Beauty, one could say, lies in the details. And so does luxury, if you take into account the plush three-bedroom residence Muselab designed for one of their clients. There is a sophisticated yet homely vibe to this home that was possible thanks to the layers of rich materials and textures. “Sometimes, all a house needs are some gestures to transform it into a home. This apartment designed for a couple and their two daughters in Mumbai, does just that. We came up with a proposal to create a large and fluid living space, taking advantage of the natural lighting conditions and recreating spaces by eliminating the solid kitchen partitions and uniting the kitchen, living and dining environments,” explain the principal architects, Jasem Pirani and Huzefa Rangwala.

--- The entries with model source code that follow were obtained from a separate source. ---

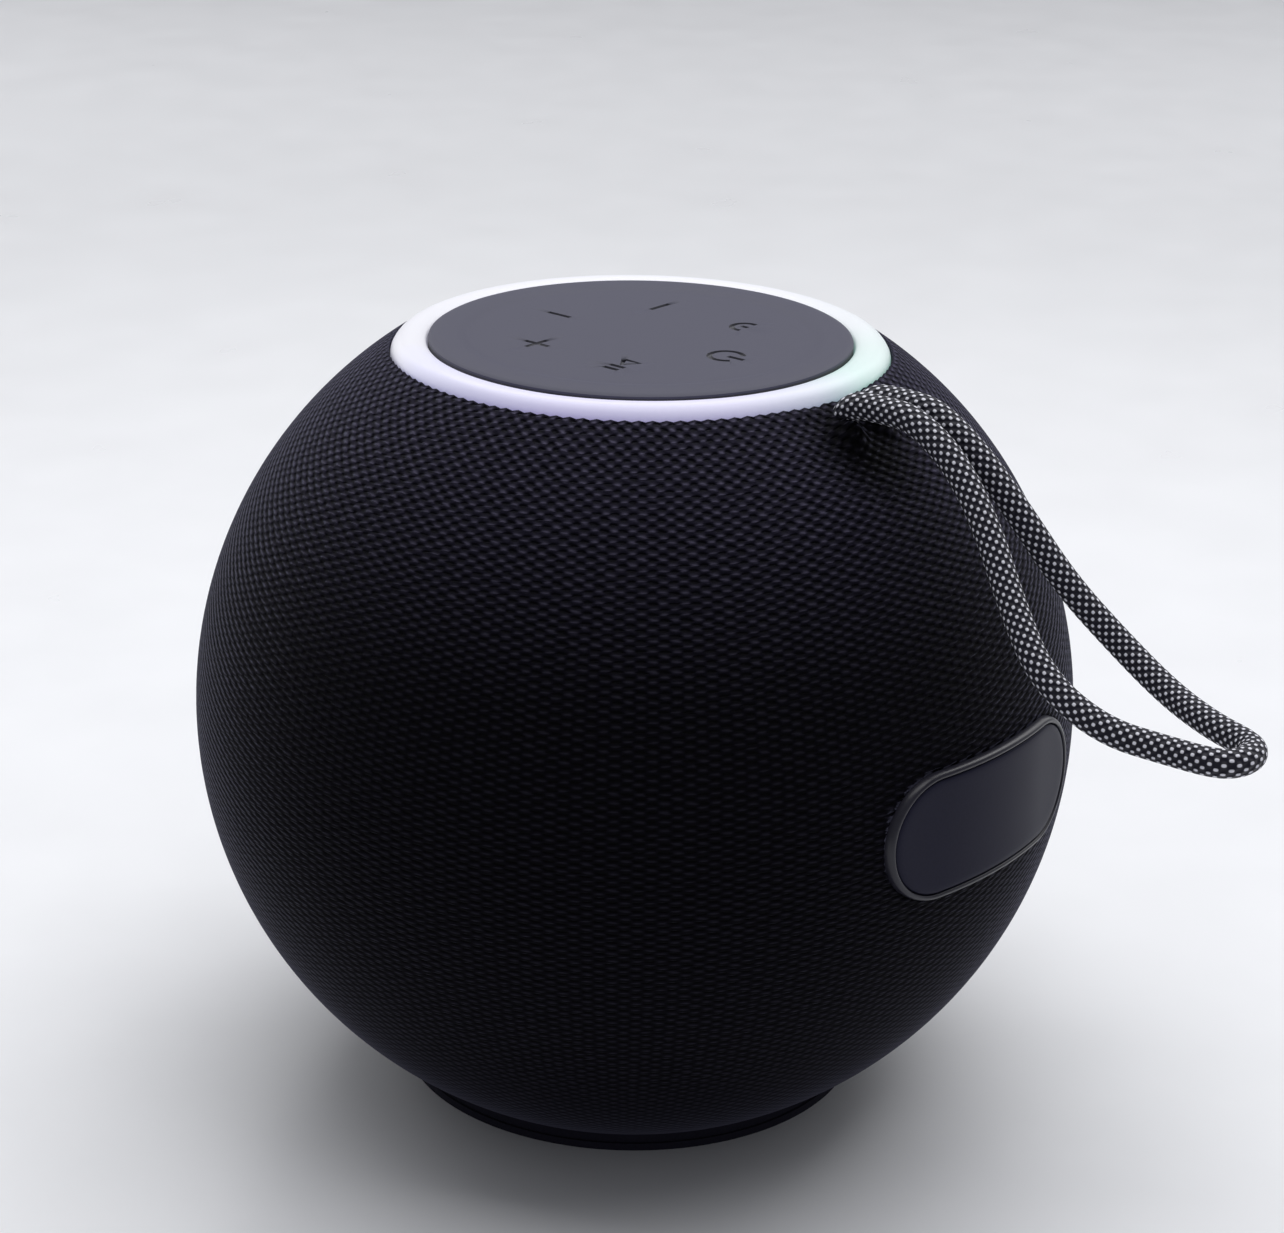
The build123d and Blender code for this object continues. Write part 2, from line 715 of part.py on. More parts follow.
flange_back = flange_front - driver_flange_t
basket_in = basket_r - basket_ledge_w
with BuildPart() as driver_frame:
    with BuildSketch(driver_section):
        with BuildLine():
            Polyline(
                (coil_out + run_gap + 1, basket_low),
                (basket_r, basket_low),
                (basket_r, ledge_y - driver_wall),
                (basket_r + driver_wall, ledge_y),
                (driver_hole_r + driver_wall, flange_back),
                (driver_r, flange_back),
                (driver_r, flange_front),
                (driver_hole_r, flange_front),
                (driver_hole_r, flange_back),
                (basket_r, ledge_y),
                (basket_in, ledge_y),
                (basket_in, basket_low + basket_back_t),
                (coil_out + run_gap + 1, basket_low + basket_back_t),
                close=True,
            )
        make_face()
    revolve(axis=driver_axis)
    with BuildSketch(front_plane.offset(ledge_y + driver_wall)):
        with PolarLocations((basket_r + driver_hole_r) / 2 + driver_wall / 2, basket_window_count):
            Circle(basket_window_r)
    extrude(amount=flange_back - ledge_y - 2 * driver_wall, mode=Mode.SUBTRACT)
    with BuildSketch(front_plane.offset(flange_back)):
        with PolarLocations(driver_screw_at, 4, start_angle=45):
            Circle(clear_r)
    extrude(amount=driver_flange_t, mode=Mode.SUBTRACT)
    with BuildSketch(front_plane.offset(basket_low)):
        with Locations((0, basket_r + tab_h / 2 - basket_back_t / 2)):
            Rectangle(tab_w, tab_h + basket_back_t)
    extrude(amount=basket_back_t)

with BuildPart() as top_plate:
    with BuildSketch(front_plane.offset(plate_low)):
        Circle(basket_r)
        Circle(coil_out + run_gap, mode=Mode.SUBTRACT)
    extrude(amount=top_plate_t)

with BuildPart() as magnet:
    with BuildSketch(front_plane.offset(magnet_low)):
        Circle(magnet_r)
        Circle(magnet_hole_r, mode=Mode.SUBTRACT)
    extrude(amount=magnet_t)

with BuildPart() as yoke:
    with BuildSketch(front_plane.offset(magnet_low - yoke_t)):
        Circle(basket_r)
    extrude(amount=yoke_t)
    with BuildSketch(front_plane.offset(magnet_low)):
        Circle(pole_r)
    extrude(amount=magnet_t + top_plate_t)

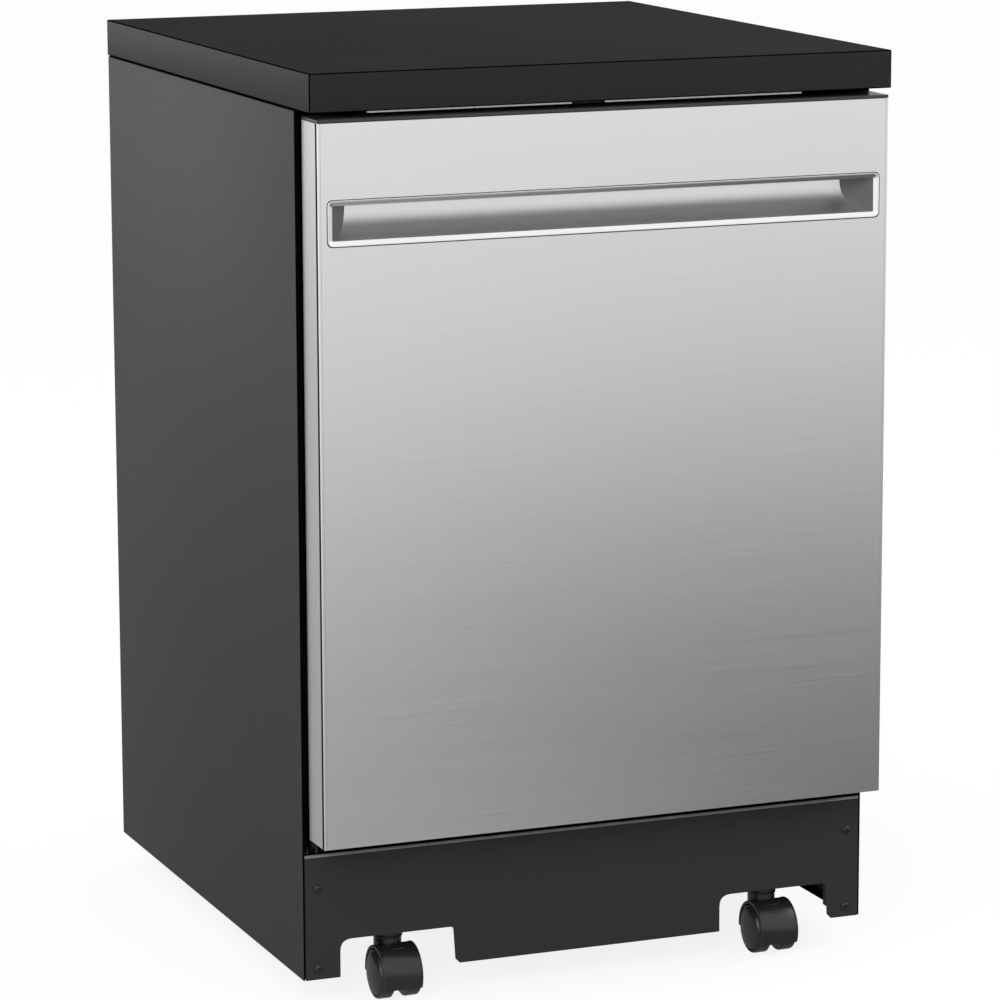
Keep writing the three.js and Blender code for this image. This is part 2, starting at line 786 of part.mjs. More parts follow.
function filter() {
  const halfX = sumpMouthWidth / 2 - filterGap
  const halfY = sumpMouthLength / 2 - filterGap
  const cupY = tubMiddle - filterOffset
  const cupFloor = tubBottom - filterDepth
  const cupTop = tubFloor + filterRim
  const screen = spanBlock(halfX, tubMiddle - halfY, tubMiddle + halfY, tubBottom, tubFloor)
  const cup = bar('z', filterRadius, cupFloor, cupTop, 0, cupY)
  const hollow = bar('z', filterRadius - filterWall, cupFloor + filterWall, cupTop + over, 0, cupY)
  const hole = bar('z', riserRadius + seatGap, cupFloor - over, cupTop + over, 0, tubMiddle)
  return cut(join(screen, cup), hollow, hole)
}

// An open ring of tube whose two ends drop to the tub's floor.
function heatingElement() {
  const height = tubFloor + heaterRise
  const end = 2 * Math.PI - heaterOpening
  const arc = new THREE.EllipseCurve(0, 0, heaterRadius, heaterRadius, heaterOpening, end)
  const points = arc.getPoints(28).map((p) => new THREE.Vector3(p.x, p.y + tubMiddle, height))
  const section = new THREE.Shape()
  section.absarc(0, 0, heaterTube, 0, 2 * Math.PI)
  const extrudePath = new THREE.CatmullRomCurve3(points)
  const ring = new THREE.ExtrudeGeometry(section, { steps: 36, curveSegments: 3, extrudePath })
  const legs = [points[0], points[points.length - 1]].map((p) => bar('z', heaterTube + heaterLegExtra,
    tubFloor + seatGap, height + heaterTube, p.x, p.y, 10))
  return join(toSolid(ring), legs)
}

function motor(sign, radius, length) {
  const start = bowlHalfX + seatGap
  const canStart = start + motorSpout - motorLap
  const z = tubBottom - sumpDepth + radius * motorSeat
  const spout = bar('x', radius * spoutShare, ...sidePair(sign, start, start + motorSpout), tubMiddle, z, 12)
  const can = bar('x', radius, ...sidePair(sign, canStart, canStart + length), tubMiddle, z)
  return join(spout, can)
}

function inletValve() {
  const bottom = beamTop + seatGap
  const top = bottom + valveHeight
  const body = block(valveX - valveHalf, valveX + valveHalf, rearCasterY - valveFront,
    rearCasterY + valveBack, bottom, top)
  const spout = bar('z', valveSpoutRadius, top - over, top + valveSpoutRise, valveSpoutX, rearCasterY, 12)
  return join(body, spout)
}

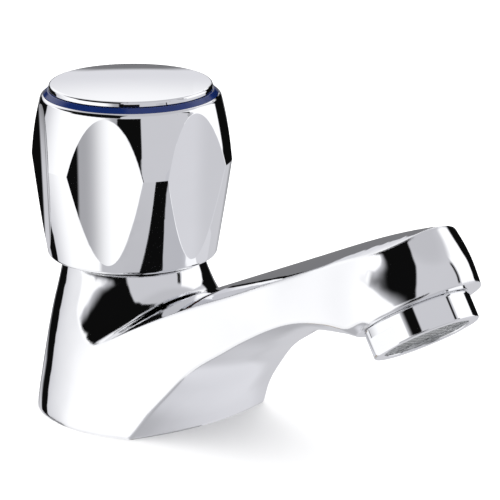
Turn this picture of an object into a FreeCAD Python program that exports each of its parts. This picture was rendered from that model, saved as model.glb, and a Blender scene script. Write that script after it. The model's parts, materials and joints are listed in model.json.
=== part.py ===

Starting from the main living space, you are drawn by the details adorning every inch of the space — whether it is the cement sheet panelled walls, the rustic Indian walnut wood dining unit, the luxurious tan leather sofa with a sleek frame, walnut wood bar unit, Himalayan stone breakfast counter, vintage tiles, terrazzo tables… these are just few of the versatile details seen in this home. “Rendered in a natural colour palette, the textures and play of birch ply, walnut wood and contrasting materials create an inviting atmosphere; a home that feels both vintage and new,” point out the architects.

In the living room of Muselab's A Fine Mess, custom-designed sofas and arm chair (made by Mass Interiors, with leather from Baron Leather) complement the side tables, custom-made with terrazzo tops by Bharat Flooring.

The idea of a “good life” comes from each of the customised designs that give the space a sense of personalised, crafted luxury. Every element, from the kitchen, the terrazzo-topped coffee table to the handles within the house, all have been custom designed. The TV unit and the altar were both hand routed by their team of craftsmen on site. “The birch ply panels have been perforated on site. Every element has been carpentered and handmade,” mention Pirani and Rangwala.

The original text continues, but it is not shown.